Dalam keadaan terjepit, terlalu naif jika saya harus menyerah. Paling tidak saya harus bertahan, sehingga saya harus berinovasi lebih dan lebih. Saya membuka cabang di kota-kota besar di Jawa, untuk menjaring konsumen khususnya untuk grup tour ke Luar Negeri. Puji Tuhan strategi itu mulai nampak hasilnya, sehingga saya dapat menutup hutang-hutang di Bank dengan baik. Walaupun molor dan denda keterlambatan yang cukup besar, saya telah menebus sertifikat rumah orang tua dan banyak hal saya bisa perbuat untuk menutup hutang di Bank.
Sekarang tinggal ruko yang masih kurang 15 bulan lagi dan akan saya telateni untuk mengangsurnya. Pernah satu kali saya tanyakan, “jika saya akan melunasinya, berapa yang harus saya bayarkan”. Betapa kagetnya saat mengetahui nominalnya. Ternyata saya harus membayar lebih banyak dari uang yang saya pinjam di Bank tersebut, padahal sudah saya angsur 19 bulan. Katanya kena pinalti (setahu saya pinalti itu di sepak bola..he..he), kena denda, dan sebagainya. Sakit rasanya, dan saya putuskan untuk tidak melunasi, tetapi biar aja mengalir setiap bulan saya mengangsurnya.
Dengan pengalaman berhutang , maka saya sekarang bertekad untuk tidak pernah berhutang lagi di manapun. Tentu tidak kaku ya, saya masih hutang di leasing untuk beberapa kendaraan, walaupun kendaraan yang lain telah dapat dibeli tanpa kredit. Saya juga menyisakan sedikit angsuran ruko serta rumah. Terserah orang ngomong apa, yang penting saya dan keluarga ingin menikmati hidup dengan indah dan pelan tapi pasti. Saya ingin mewujudkan suatu bisnis yang tanpa berhutang.
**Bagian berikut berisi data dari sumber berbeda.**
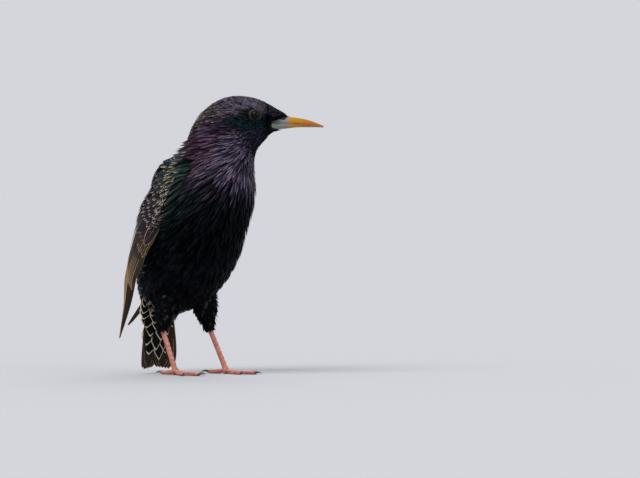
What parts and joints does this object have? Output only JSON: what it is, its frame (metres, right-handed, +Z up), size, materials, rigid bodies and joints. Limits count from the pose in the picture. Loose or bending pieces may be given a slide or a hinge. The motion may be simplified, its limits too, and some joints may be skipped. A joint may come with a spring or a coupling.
{
  "type": "starling",
  "caption": "Life-size model of a common starling in spring plumage, standing upright on both feet with its head turned to its left.",
  "frame": {"origin": "middle of the bird's outline seen from above, on the floor", "axes": "+X the way the trunk faces, +Y the bird's left, +Z up"},
  "size_m": [0.117, 0.0712, 0.1612],
  "materials": {
    "plumage": "glossy black contour feathers with a purple and green sheen",
    "flight": "brown-black vanes with pale buff edges",
    "bill": "satin horn, yellow with a blue-grey base",
    "eye": "wet gloss, dark brown",
    "skin": "scuted reddish skin",
    "claw": "dark horn"
  },
  "bodies": {
    "root": {"torso": "plumage", "neck": "plumage", "head": "plumage", "bill_upper": "bill", "bill_lower": "bill", "tail": "flight", "eye_right": "eye", "wing_right": "flight", "thigh_right": "plumage", "shank_right": "skin", "foot_right": "skin", "claw_right_inner": "claw", "claw_right_middle": "claw", "claw_right_outer": "claw", "claw_right_hind": "claw", "eye_left": "eye", "wing_left": "flight", "thigh_left": "plumage", "shank_left": "skin", "foot_left": "skin", "claw_left_inner": "claw", "claw_left_middle": "claw", "claw_left_outer": "claw", "claw_left_hind": "claw"}
  },
  "joints": []
}
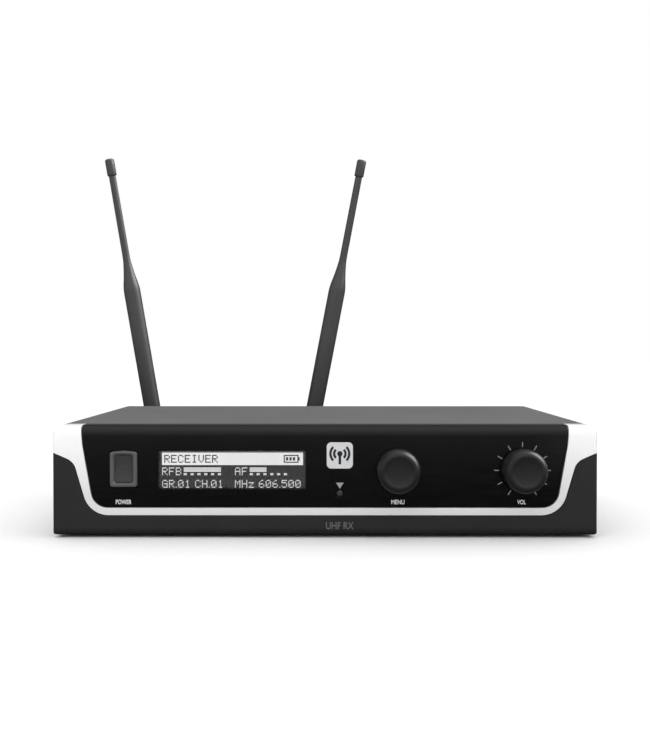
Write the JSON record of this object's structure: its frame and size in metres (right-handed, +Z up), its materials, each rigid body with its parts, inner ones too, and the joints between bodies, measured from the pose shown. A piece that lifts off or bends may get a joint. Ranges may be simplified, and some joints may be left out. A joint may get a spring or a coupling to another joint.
{
  "type": "wireless microphone receiver",
  "caption": "Half-rack radio microphone receiver with a display, push-and-turn controls, a silver trim band, rear audio and power sockets and screw-on antennas that swivel and tilt.",
  "frame": {"origin": "middle of the bounding box's footprint, on the surface the feet stand on", "axes": "+X to the right seen from the front, +Y from the front panel to the back, +Z up"},
  "size_m": [0.2252, 0.2046, 0.1764],
  "materials": {
    "case_paint": "fine-textured dark grey powder coat",
    "bezel_plastic": "satin moulded dark grey",
    "trim_silver": "pale silver-white paint, semi-gloss",
    "fascia_gloss": "polished black",
    "window_tint": "smoked clear acrylic",
    "display_face": "dark grey display glass with white characters",
    "control_plastic": "fine matt black moulding",
    "knob_skin": "soft-touch black",
    "badge_silver": "satin silver",
    "foot_rubber": "black rubber",
    "antenna_rubber": "semi-matt black over-moulding",
    "nickel": "bright nickel plate",
    "contact_brass": "gilt contacts in a black insert",
    "connector_black": "black moulded nylon",
    "board_green": "green solder resist",
    "tinned_steel": "tin-plated sheet",
    "anodised_black": "black anodised extrusion",
    "screw_black": "black zinc",
    "cable_jacket": "black insulation"
  },
  "bodies": {
    "receiver": {"chassis_tray": "case_paint", "rear_panel": "case_paint", "top_cover": "case_paint", "front_bezel": "bezel_plastic", "silver_trim": "trim_silver", "fascia_panel": "fascia_gloss", "display_window": "window_tint", "badge_plate": "badge_silver", "infrared_light_pipe": "window_tint", "infrared_led": "window_tint", "power_button_collar": "control_plastic", "power_switch_body": "connector_black", "encoder_body": "tinned_steel", "volume_pot_body": "tinned_steel", "lcd_module": "display_face", "front_board": "board_green", "main_board": "board_green", "ribbon_cable": "cable_jacket", "tuner_shield_left": "tinned_steel", "tuner_shield_right": "tinned_steel", "regulator_heat_sink": "anodised_black", "filter_capacitor": "connector_black", "xlr_shell": "connector_black", "xlr_contacts": "contact_brass", "jack_socket": "connector_black", "jack_nut": "nickel", "dc_inlet": "connector_black", "squelch_pot_body": "tinned_steel", "level_switch_body": "tinned_steel", "cover_screw_left_front": "screw_black", "cover_screw_left_rear": "screw_black", "antenna_socket_left": "nickel", "antenna_lead_left": "cable_jacket", "cover_screw_right_front": "screw_black", "cover_screw_right_rear": "screw_black", "antenna_socket_right": "nickel", "antenna_lead_right": "cable_jacket", "rubber_foot_1": "foot_rubber", "rubber_foot_2": "foot_rubber", "rubber_foot_3": "foot_rubber", "rubber_foot_4": "foot_rubber"},
    "power_button_body": {"power_button": "control_plastic"},
    "menu_rotor": {"encoder_rotor": "connector_black"},
    "menu_knob_body": {"menu_knob": "knob_skin", "menu_shaft": "nickel"},
    "volume_knob_body": {"volume_knob": "knob_skin", "volume_shaft": "nickel"},
    "squelch_knob_body": {"squelch_knob": "connector_black"},
    "level_lever": {"level_switch_lever": "connector_black"},
    "coupling_nut_left": {"antenna_coupling_nut_left": "nickel"},
    "elbow_left": {"antenna_elbow_left": "antenna_rubber", "antenna_hinge_pin_left": "nickel"},
    "whip_left": {"antenna_whip_left": "antenna_rubber", "antenna_tip_left": "antenna_rubber"},
    "coupling_nut_right": {"antenna_coupling_nut_right": "nickel"},
    "elbow_right": {"antenna_elbow_right": "antenna_rubber", "antenna_hinge_pin_right": "nickel"},
    "whip_right": {"antenna_whip_right": "antenna_rubber", "antenna_tip_right": "antenna_rubber"}
  },
  "joints": [
    {"name": "power_press", "type": "slide", "parent": "receiver", "child": "power_button_body", "axis": [0, 1, 0], "range_m": [0, 0.0018], "stiffness_N_per_m": 500, "springref_m": -0.0016},
    {"name": "menu_turn", "type": "hinge", "parent": "receiver", "child": "menu_rotor", "pos_m": [0.03495, -0.0761, 0.0267], "axis": [0, -1, 0], "continuous": true},
    {"name": "menu_press", "type": "slide", "parent": "menu_rotor", "child": "menu_knob_body", "axis": [0, 1, 0], "range_m": [0, 0.0005], "stiffness_N_per_m": 1500, "springref_m": -0.0008},
    {"name": "volume_turn", "type": "hinge", "parent": "receiver", "child": "volume_knob_body", "pos_m": [0.08345, -0.0761, 0.0267], "axis": [0, -1, 0], "range_deg": [-150, 150]},
    {"name": "squelch_turn", "type": "hinge", "parent": "receiver", "child": "squelch_knob_body", "pos_m": [0.02465, 0.0733, 0.023], "axis": [0, 1, 0], "range_deg": [-135, 135]},
    {"name": "level_slide", "type": "slide", "parent": "receiver", "child": "level_lever", "axis": [1, 0, 0], "range_m": [0, 0.0024]},
    {"name": "nut_left_turn", "type": "hinge", "parent": "receiver", "child": "coupling_nut_left", "pos_m": [-0.08425, 0.0779, 0.023], "axis": [0, 1, 0], "continuous": true},
    {"name": "antenna_left_swivel", "type": "hinge", "parent": "receiver", "child": "elbow_left", "pos_m": [-0.08425, 0.0843, 0.023], "axis": [0, 1, 0], "range_deg": [-80, 21]},
    {"name": "antenna_left_tilt", "type": "hinge", "parent": "elbow_left", "child": "whip_left", "pos_m": [-0.08425, 0.0973, 0.023], "axis": [-0.9859, 0, -0.1676], "range_deg": [0, 90]},
    {"name": "nut_right_turn", "type": "hinge", "parent": "receiver", "child": "coupling_nut_right", "pos_m": [-0.0031, 0.0779, 0.023], "axis": [0, 1, 0], "continuous": true},
    {"name": "antenna_right_swivel", "type": "hinge", "parent": "receiver", "child": "elbow_right", "pos_m": [-0.0031, 0.0843, 0.023], "axis": [0, 1, 0], "range_deg": [-22, 79]},
    {"name": "antenna_right_tilt", "type": "hinge", "parent": "elbow_right", "child": "whip_right", "pos_m": [-0.0031, 0.0973, 0.023], "axis": [-0.9821, 0, 0.1882], "range_deg": [0, 90]}
  ]
}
Saya hanya ingin hidup apa adanya. Dengan kantor yang sederhana di Malang, Surabaya, Mojokerto, Pasuruan, Yogja, Bandung, Batam, Balikpapan, Kuala Lumpur dan Ho Chi Minh, semua kantor tersebut berkembang tanpa dukungan finansial dari hutang. Saya hanya tegaskan bahwa tanpa hutang tetap mampu membuat bisnis menjadi besar (maklum ditahun 2007 sampai 2010 rumor diluar saya banyak hutangnya, dan saya kesulitan bayar). Rumor tersebut benar, betapa hutang sangat menyakitkan. Saat terjepit itulah saya ingin benar-benar lepas. Hutang dapat menjadi sahabat, saat bisnis bagus. Tapi saat “force majeur” datang, hutang dapat menjadi pembunuh nomer satu.
Tekad saya sekarang saya tidak akan meninggalkan warisan hutang kepada anak anak saya. Bisnis apa adanya ternyata menyenangkan, tinggal mengatur yang ada di kepala ini “ada apanya”. <au bertumbuh dinamis ataukah tetap statis tanpa inovasi apapun, semua terserah masing-masing pribadi.
Sekarang ini saya tetap tinggal di rumah pinjaman yang sederhana, karena saya beli tidak boleh, saya sewa tidak boleh, saya pindah ke rumah saya sendiri juga tidak boleh. 15 tahun saya tempati tanpa sewa. Dan saya tidak perlu pindah ke komplek elit, karena bagi saya hidup adalah kehidupan yang manis. Kalau 18 tahun lalu orang mengenal saya sebagai seorang sopir, maka saat ini orang tetap mengenal saya juga sebagai seorang sopir. Tak ada yang berubah, saya masih senang mengemudikan bus malam Malang-Denpasar, atau dari Kuala lumpur ke Singapore. Saya masih dapat menikmati nasi “empok” lauk sambal ikan asin yang nikmat. Bahkan sambal bajak istriku dan balado ikan teri tersimpan rapi untuk dapat aku nikmati di London dan Paris 6 hari ke depan. Senyum manis ini aku sampaikan untuk teman-teman dan sahabatku.
Hutang atau tidak hutang terserah masing-masing pribadi. Saya hanya berbagi dari pengalaman pribadi. Tetap semangat, karena Tuhan memberkati.